SHORT PROBLEM
Single out the lines that include the word "frame". Copy them.

DATA EXTRACT

_____

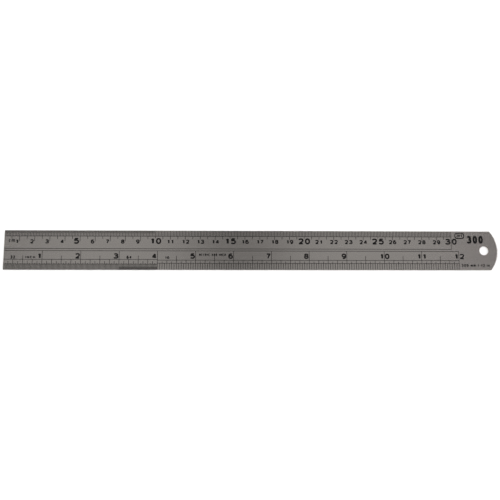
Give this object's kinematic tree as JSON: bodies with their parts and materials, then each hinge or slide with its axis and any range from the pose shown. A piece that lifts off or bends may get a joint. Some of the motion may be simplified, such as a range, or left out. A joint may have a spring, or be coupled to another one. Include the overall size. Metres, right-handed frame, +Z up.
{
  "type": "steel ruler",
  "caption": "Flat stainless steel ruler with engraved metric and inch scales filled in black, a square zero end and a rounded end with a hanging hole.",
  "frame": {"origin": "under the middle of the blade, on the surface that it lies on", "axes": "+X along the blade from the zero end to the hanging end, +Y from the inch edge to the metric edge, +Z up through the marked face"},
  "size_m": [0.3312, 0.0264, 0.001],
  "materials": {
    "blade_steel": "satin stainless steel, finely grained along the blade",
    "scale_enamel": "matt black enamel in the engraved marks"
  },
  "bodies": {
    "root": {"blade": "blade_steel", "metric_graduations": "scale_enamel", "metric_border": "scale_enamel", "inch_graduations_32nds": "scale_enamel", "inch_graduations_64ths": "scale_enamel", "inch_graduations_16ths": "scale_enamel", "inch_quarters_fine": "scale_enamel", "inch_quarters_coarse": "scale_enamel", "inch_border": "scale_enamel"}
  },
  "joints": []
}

_____

COMPLETED TASK
Give this object's kinematic tree as JSON: bodies with their parts and materials, then each hinge or slide with its axis and any range from the pose shown. A piece that lifts off or bends may get a joint. Some of the motion may be simplified, such as a range, or left out. A joint may have a spring, or be coupled to another one. Include the overall size. Metres, right-handed frame, +Z up.
  "frame": {"origin": "under the middle of the blade, on the surface that it lies on", "axes": "+X along the blade from the zero end to the hanging end, +Y from the inch edge to the metric edge, +Z up through the marked face"},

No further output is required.